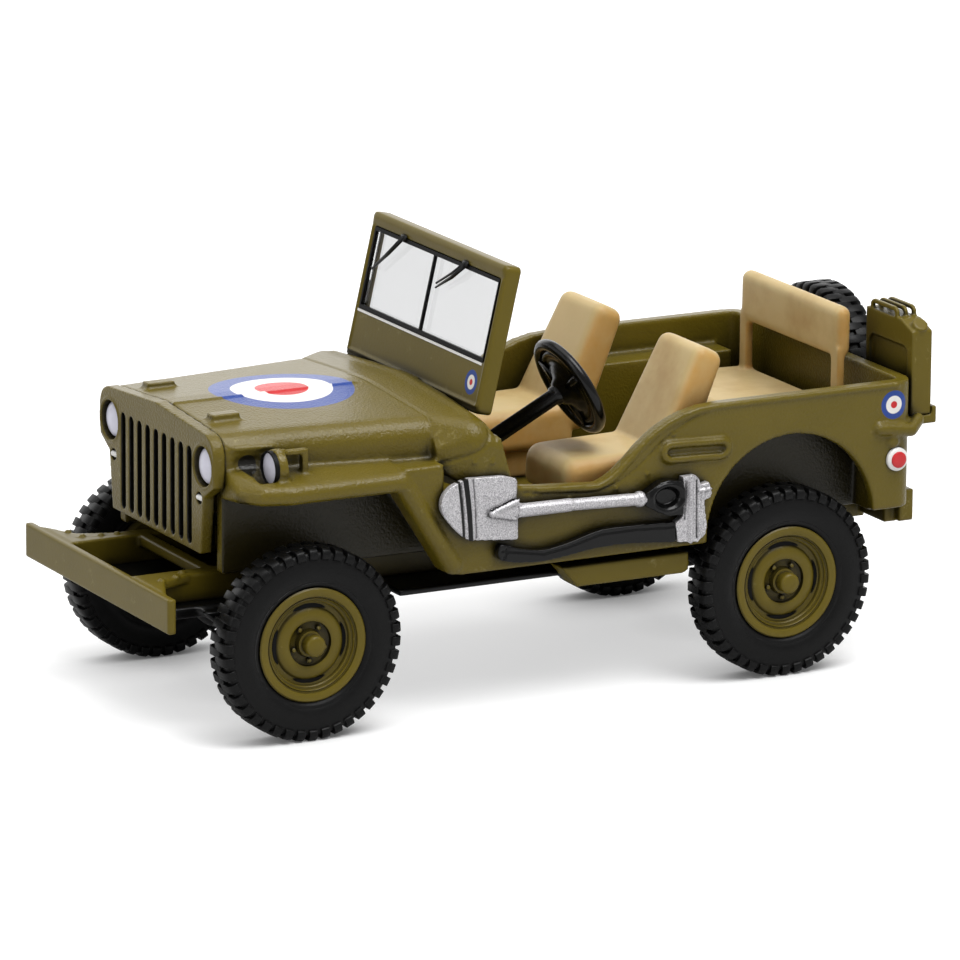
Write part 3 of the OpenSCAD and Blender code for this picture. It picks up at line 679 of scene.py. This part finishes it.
def ring(centre, radius, steps=32):
    return [(centre[0] + radius * math.cos(2 * math.pi * i / steps),
             centre[1] + radius * math.sin(2 * math.pi * i / steps)) for i in range(steps + 1)]


# The grille, with a bead round each headlamp.
grille = {"voxel": 0.08, "soften": 2, "keep": 0.5, "lampY": 6.36, "lampZ": 15.95, "radius": 1.3, "bead": (0.16, 0.07)}
grilleReliefs = [beadAlong(ring((side * grille["lampY"], grille["lampZ"]), grille["radius"]), *grille["bead"],
                           flatYZ, forward) for side in (1, -1)]
grillePanel = castSkin(copyOf("grille"), grille, grilleReliefs)
addPiece("grillePanel", grillePanel, "grilleCasting", ("grille",))

# The frame rails, with rivets on the bumper and on the left step.
rails = {
    "voxel": 0.1, "soften": 2, "keep": 0.5,
    "bumperRivets": ([(23.0, -5.23), (21.89, -5.0), (23.12, 6.0), (22.02, 5.6), (21.3, 4.9), (20.9, -4.9),
                      (23.3, -6.6), (23.3, 7.4)], 0.2, 0.14),
    "bumperTop": 9.0,
    "stepRivets": ([(-1.9, 7.55), (-9.4, 7.6)], 0.14, 0.05),
    "stepSide": 10.3,
}
railReliefs = [rivets(*rails["bumperRivets"], flatXY, upward, beyond(2, 1, rails["bumperTop"])),
               rivets(*rails["stepRivets"], flatXZ, leftward, beyond(1, 1, rails["stepSide"]))]
addPiece("frameRails", castSkin(copyOf("frame"), rails, railReliefs), "oliveAbs", ("frame",))

base = {"voxel": 0.14, "soften": 3, "keep": 0.4}
addPiece("basePlate", castSkin(copyOf("base_plate"), base), "black", ("base_plate",))
print("frame made")

# The windscreen, laid out upright on its foot before it leans back.
screen = {
    "foot": (3.8, 0.0, 18.0), "lean": 12.9, "voxel": 0.09, "soften": 9, "keep": 0.5,
    # beads round the front, in (y, z): line, width and height
    "beads": (([(-8.2, 8.35), (8.2, 8.35)], 0.8, 0.1), ([(-8.3, 0.15), (8.3, 0.15)], 0.25, 0.1),
              ([(-8.35, 0.3), (-8.35, 7.7)], 0.3, 0.07), ([(8.35, 0.3), (8.35, 7.7)], 0.3, 0.07)),
    # a row of small dimples along the top: centres, radius and height
    "dimples": ([(y, 8.25) for y in np.arange(-7.6, 8.0, 2.05)], 0.11, -0.1),
    # corners of the seals above, below, right, left and in the middle, and of the white line under the glass
    "seals": (((-0.2, -8.03, 7.56), (0.035, 8.03, 7.79)), ((-0.2, -8.03, 2.76), (0.035, 8.03, 2.99)),
              ((-0.2, -8.03, 2.99), (0.035, -7.89, 7.56)), ((-0.2, 7.93, 2.99), (0.035, 8.03, 7.56)),
              ((-0.2, -0.34, 2.99), (0.0, -0.2, 7.56))),
    "line": ((-0.1, -8.15, 2.55), (0.03, 7.95, 2.7)),
    # wiper rods from the pivot outward, each as points and radii, the third, just under the right one, being a
    # painted reflection of it in the thick glass; and corners of the two pivots
    "wipers": (([(0.12, -4.2, 7.84), (0.1, -5.6, 6.64), (0.08, -7.3, 5.29)], (0.143, 0.13, 0.078)),
               ([(0.12, 3.75, 7.84), (0.1, 2.4, 6.99), (0.08, 0.78, 6.06)], (0.13, 0.078, 0.065)),
               ([(0.12, 3.7, 7.64), (0.1, 2.5, 6.76), (0.08, 0.8, 5.79)], (0.13, 0.117, 0.0585))),
    "pivots": (((-0.05, -4.48, 7.64), (0.16, -3.92, 7.99)), ((-0.05, 3.47, 7.64), (0.16, 4.03, 7.99))),
}
screenPlace = Matrix.Translation(screen["foot"]) @ turned(-screen["lean"], "Y")


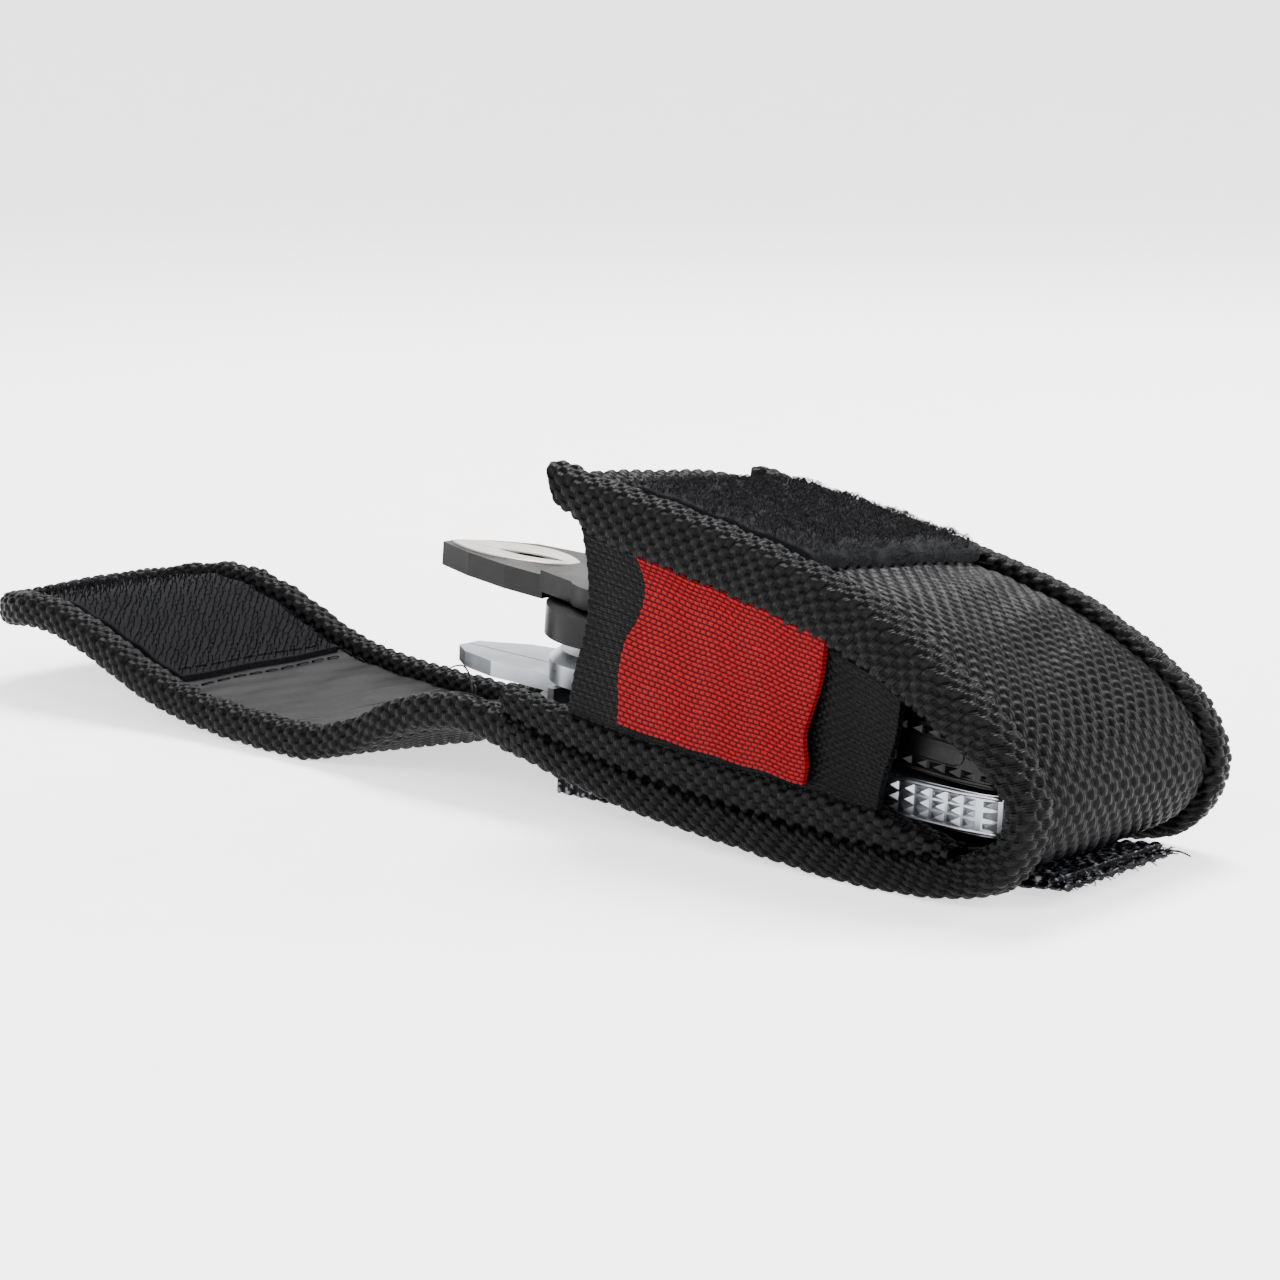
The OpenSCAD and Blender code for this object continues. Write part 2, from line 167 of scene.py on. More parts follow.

_Given exercise:_
All of the data needs to be printed once more, exactly.

_Task output:_
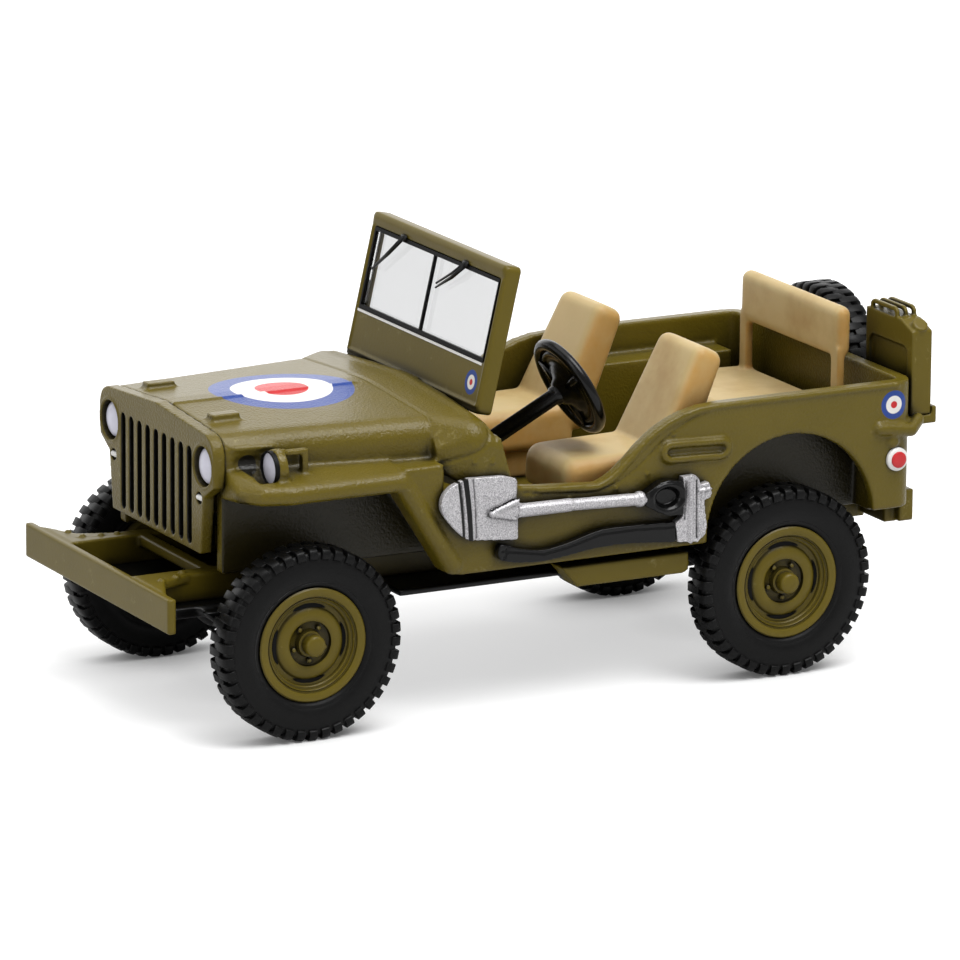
Write part 3 of the OpenSCAD and Blender code for this picture. It picks up at line 679 of scene.py. This part finishes it.
def ring(centre, radius, steps=32):
    return [(centre[0] + radius * math.cos(2 * math.pi * i / steps),
             centre[1] + radius * math.sin(2 * math.pi * i / steps)) for i in range(steps + 1)]


# The grille, with a bead round each headlamp.
grille = {"voxel": 0.08, "soften": 2, "keep": 0.5, "lampY": 6.36, "lampZ": 15.95, "radius": 1.3, "bead": (0.16, 0.07)}
grilleReliefs = [beadAlong(ring((side * grille["lampY"], grille["lampZ"]), grille["radius"]), *grille["bead"],
                           flatYZ, forward) for side in (1, -1)]
grillePanel = castSkin(copyOf("grille"), grille, grilleReliefs)
addPiece("grillePanel", grillePanel, "grilleCasting", ("grille",))

# The frame rails, with rivets on the bumper and on the left step.
rails = {
    "voxel": 0.1, "soften": 2, "keep": 0.5,
    "bumperRivets": ([(23.0, -5.23), (21.89, -5.0), (23.12, 6.0), (22.02, 5.6), (21.3, 4.9), (20.9, -4.9),
                      (23.3, -6.6), (23.3, 7.4)], 0.2, 0.14),
    "bumperTop": 9.0,
    "stepRivets": ([(-1.9, 7.55), (-9.4, 7.6)], 0.14, 0.05),
    "stepSide": 10.3,
}
railReliefs = [rivets(*rails["bumperRivets"], flatXY, upward, beyond(2, 1, rails["bumperTop"])),
               rivets(*rails["stepRivets"], flatXZ, leftward, beyond(1, 1, rails["stepSide"]))]
addPiece("frameRails", castSkin(copyOf("frame"), rails, railReliefs), "oliveAbs", ("frame",))

base = {"voxel": 0.14, "soften": 3, "keep": 0.4}
addPiece("basePlate", castSkin(copyOf("base_plate"), base), "black", ("base_plate",))
print("frame made")

# The windscreen, laid out upright on its foot before it leans back.
screen = {
    "foot": (3.8, 0.0, 18.0), "lean": 12.9, "voxel": 0.09, "soften": 9, "keep": 0.5,
    # beads round the front, in (y, z): line, width and height
    "beads": (([(-8.2, 8.35), (8.2, 8.35)], 0.8, 0.1), ([(-8.3, 0.15), (8.3, 0.15)], 0.25, 0.1),
              ([(-8.35, 0.3), (-8.35, 7.7)], 0.3, 0.07), ([(8.35, 0.3), (8.35, 7.7)], 0.3, 0.07)),
    # a row of small dimples along the top: centres, radius and height
    "dimples": ([(y, 8.25) for y in np.arange(-7.6, 8.0, 2.05)], 0.11, -0.1),
    # corners of the seals above, below, right, left and in the middle, and of the white line under the glass
    "seals": (((-0.2, -8.03, 7.56), (0.035, 8.03, 7.79)), ((-0.2, -8.03, 2.76), (0.035, 8.03, 2.99)),
              ((-0.2, -8.03, 2.99), (0.035, -7.89, 7.56)), ((-0.2, 7.93, 2.99), (0.035, 8.03, 7.56)),
              ((-0.2, -0.34, 2.99), (0.0, -0.2, 7.56))),
    "line": ((-0.1, -8.15, 2.55), (0.03, 7.95, 2.7)),
    # wiper rods from the pivot outward, each as points and radii, the third, just under the right one, being a
    # painted reflection of it in the thick glass; and corners of the two pivots
    "wipers": (([(0.12, -4.2, 7.84), (0.1, -5.6, 6.64), (0.08, -7.3, 5.29)], (0.143, 0.13, 0.078)),
               ([(0.12, 3.75, 7.84), (0.1, 2.4, 6.99), (0.08, 0.78, 6.06)], (0.13, 0.078, 0.065)),
               ([(0.12, 3.7, 7.64), (0.1, 2.5, 6.76), (0.08, 0.8, 5.79)], (0.13, 0.117, 0.0585))),
    "pivots": (((-0.05, -4.48, 7.64), (0.16, -3.92, 7.99)), ((-0.05, 3.47, 7.64), (0.16, 4.03, 7.99))),
}
screenPlace = Matrix.Translation(screen["foot"]) @ turned(-screen["lean"], "Y")


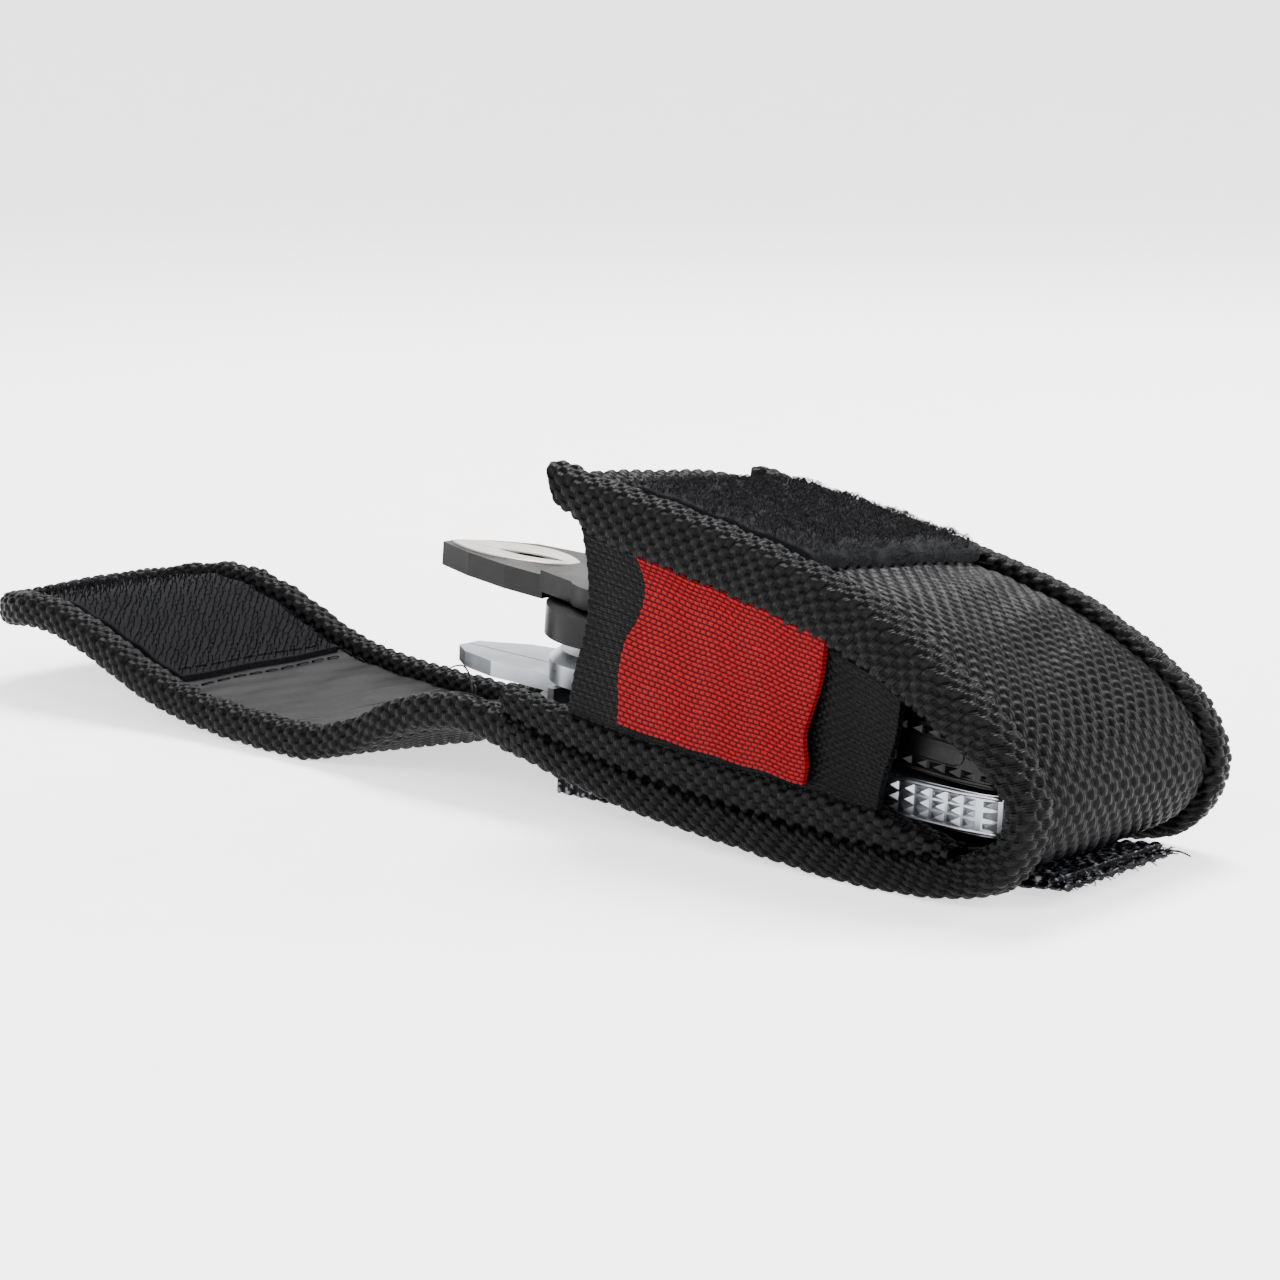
The OpenSCAD and Blender code for this object continues. Write part 2, from line 167 of scene.py on. More parts follow.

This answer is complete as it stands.